I could go on and on; there is just so much here that I love. Deep questions of ethics and self-control, presented in a way that one can see the consequences of both bad decisions and good ones and contrast them. Possibly the best political negotiations in all of fiction. A wonderful look at friendship and loyalty from several directions. Two of the best semi-human protagonists I've seen, who one can see simultaneously as both wonderful friends and utterly non-human, who put nearly all of the androids in fiction to shame by being something trickier and more complex. A wonderful unfolding sense of power. A computer that can somewhat anticipate problems and somewhat can't, that encapsulates much of what I love about semi-intelligent bases in science fiction. Cyteen has that rarest of properties of SF novels: both the characters and the technology meld in a wonderful combination where neither could exist without the other, where the character issues are illuminated by the technology and the technology supports the characters.

I have, for this book, two warnings. The first, as previously mentioned, is that the first 150 pages of setup is necessary and important, but painful to read through, and I never fully warmed to Justin and Grant throughout. I think it's quite likely one would start this book and be trying to figure out, 50 or 100 pages in, why I like it so much. Stick with it; it gets better. Justin and Grant continue to be a little annoying, but there's so much other good stuff going on that it doesn't matter.

The other warning is that part of the setup of the story involves the rape of an underage character. This is mostly off-camera, but the emotional consequences are significant (as they should be) and are frequently discussed throughout the book. There is also rather frank discussion of adolescent sexuality later in the book. I think both of these are integral to the story and handled well, but they could be triggers for some readers, so it's worth knowing in advance what's coming.

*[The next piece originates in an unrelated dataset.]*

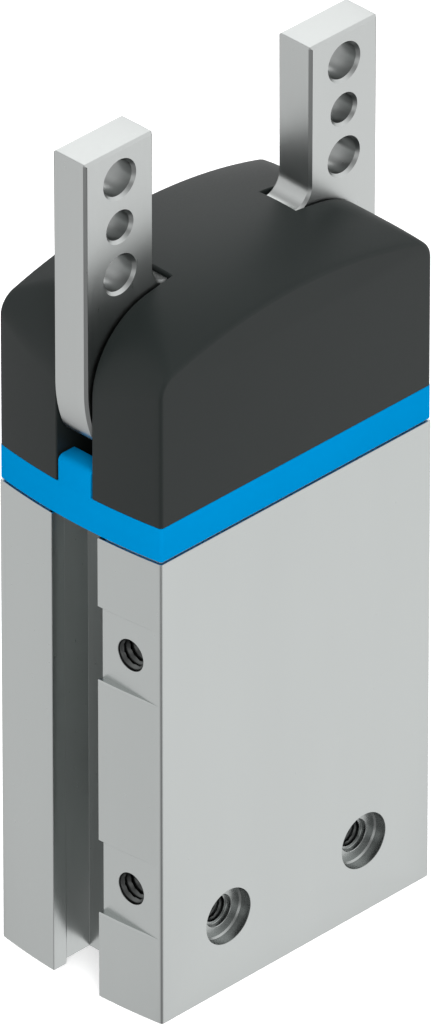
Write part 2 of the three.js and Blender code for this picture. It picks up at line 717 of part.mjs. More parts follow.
const pistonGroup = new THREE.Group();
gripper.add(pistonGroup);
add('piston', piston(), ANODISED, pistonGroup);
add('piston_seal_lower', pistonSeal(PISTON_GROOVES.lowerSeal), RUBBER, pistonGroup);
add('piston_magnet', grooveRing(PISTON_GROOVES.magnet), MAGNET, pistonGroup);
add('piston_wear_ring', grooveRing(PISTON_GROOVES.wearRing), PTFE, pistonGroup);
add('piston_seal_upper', pistonSeal(PISTON_GROOVES.upperSeal), RUBBER, pistonGroup);
add('piston_rod', pistonRod(), STEEL, pistonGroup);
const clampScrew = { diameter: 4, head: 8, headHeight: 3.4, length: 11 };
const clamp = add('piston_screw', socketScrew(clampScrew), DARK_STEEL, pistonGroup);
clamp.rotation.x = Math.PI;
clamp.position.z = 18.4;
add('crosshead', crosshead(), STEEL, pistonGroup);
for (const [side, sign] of SIDES) {
  const { x, z, halfLength } = DRIVER_PIN;
  const pin = rodAlongY(DRIVER.diameter, sign * x, z, -halfLength, halfLength);
  add(`${side}_driver_pin`, pin, STEEL, pistonGroup);
}

for (const [side, sign] of SIDES) {
  const jaw = new THREE.Group();
  gripper.add(jaw);
  add(`${side}_jaw`, lever(sign), STEEL, jaw);
  add(`${side}_pivot_bush`, pivotBush(sign), BRONZE, jaw);
}

export default gripper;
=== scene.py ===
import math

import bmesh
import bpy
from mathutils import Matrix, Vector
from mathutils.geometry import tessellate_polygon


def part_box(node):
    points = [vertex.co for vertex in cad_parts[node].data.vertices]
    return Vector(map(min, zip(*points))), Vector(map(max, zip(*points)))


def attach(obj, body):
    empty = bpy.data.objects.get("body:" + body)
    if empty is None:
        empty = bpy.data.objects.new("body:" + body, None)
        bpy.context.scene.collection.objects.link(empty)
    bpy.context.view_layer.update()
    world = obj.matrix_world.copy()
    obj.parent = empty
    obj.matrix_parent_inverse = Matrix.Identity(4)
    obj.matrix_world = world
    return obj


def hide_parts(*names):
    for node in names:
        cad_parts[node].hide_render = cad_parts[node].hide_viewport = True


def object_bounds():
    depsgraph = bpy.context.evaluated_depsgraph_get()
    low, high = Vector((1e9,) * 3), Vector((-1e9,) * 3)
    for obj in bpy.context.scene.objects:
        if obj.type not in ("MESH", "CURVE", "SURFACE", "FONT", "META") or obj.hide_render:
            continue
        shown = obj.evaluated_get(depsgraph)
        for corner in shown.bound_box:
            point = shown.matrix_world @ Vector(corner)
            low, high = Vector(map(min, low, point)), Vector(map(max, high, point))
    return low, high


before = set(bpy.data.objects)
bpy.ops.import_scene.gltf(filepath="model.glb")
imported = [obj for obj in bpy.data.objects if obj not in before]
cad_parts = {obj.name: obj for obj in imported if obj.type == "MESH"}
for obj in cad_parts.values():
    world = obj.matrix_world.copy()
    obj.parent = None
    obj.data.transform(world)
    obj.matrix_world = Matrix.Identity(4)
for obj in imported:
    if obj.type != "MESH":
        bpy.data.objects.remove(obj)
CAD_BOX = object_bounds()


# ---------------------------------------------------------------- sizes, in millimetres

MM = 0.001


def high_corner(node):
    """The right, rear, top corner of a CAD node's box."""
    _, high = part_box(node)
    return Vector(high) / MM


HOUSING_HIGH = high_corner("housing")
TRIM_HIGH = high_corner("trim_frame")
JAW_HIGH = high_corner("right_jaw")

BULGE = 1.25  # how far the side faces bow out past the corners
HALF_DEPTH = HOUSING_HIGH.y
HALF_WIDTH = HOUSING_HIGH.x - BULGE
HEIGHT = HOUSING_HIGH.z
CORNER = 0.5  # radius of the four upright corners
TRIM_INSET = 0.1  # how far the trim frame stands back from the housing
TRIM_TOP = 83.3
RIB_TOP = TRIM_HIGH.z
COVER_BASE = 83.4
JAW_SLOT = 3.525  # half width of the jaw slots
PIVOT = Vector((7.2, 0, 100.8))  # the right lever's pivot
HEEL = 21.75  # from the pivot to the jaw's outer face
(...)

Those warnings notwithstanding, this is simply one of the best SF novels ever written. It uses technology to pose deep questions about human emotions, identity, and interactions, and it uses complex and interesting characters to take a close look at the impact of technology on lives. And it does this with a wonderfully taut, complicated plot that sustains its tension through all 680 pages, and with characters whom I absolutely love. I have no doubt that I'll be reading it for a fourth and fifth time some years down the road.

Followed by Regenesis, although Cyteen stands well entirely on its own and there's no pressing need to read the sequel.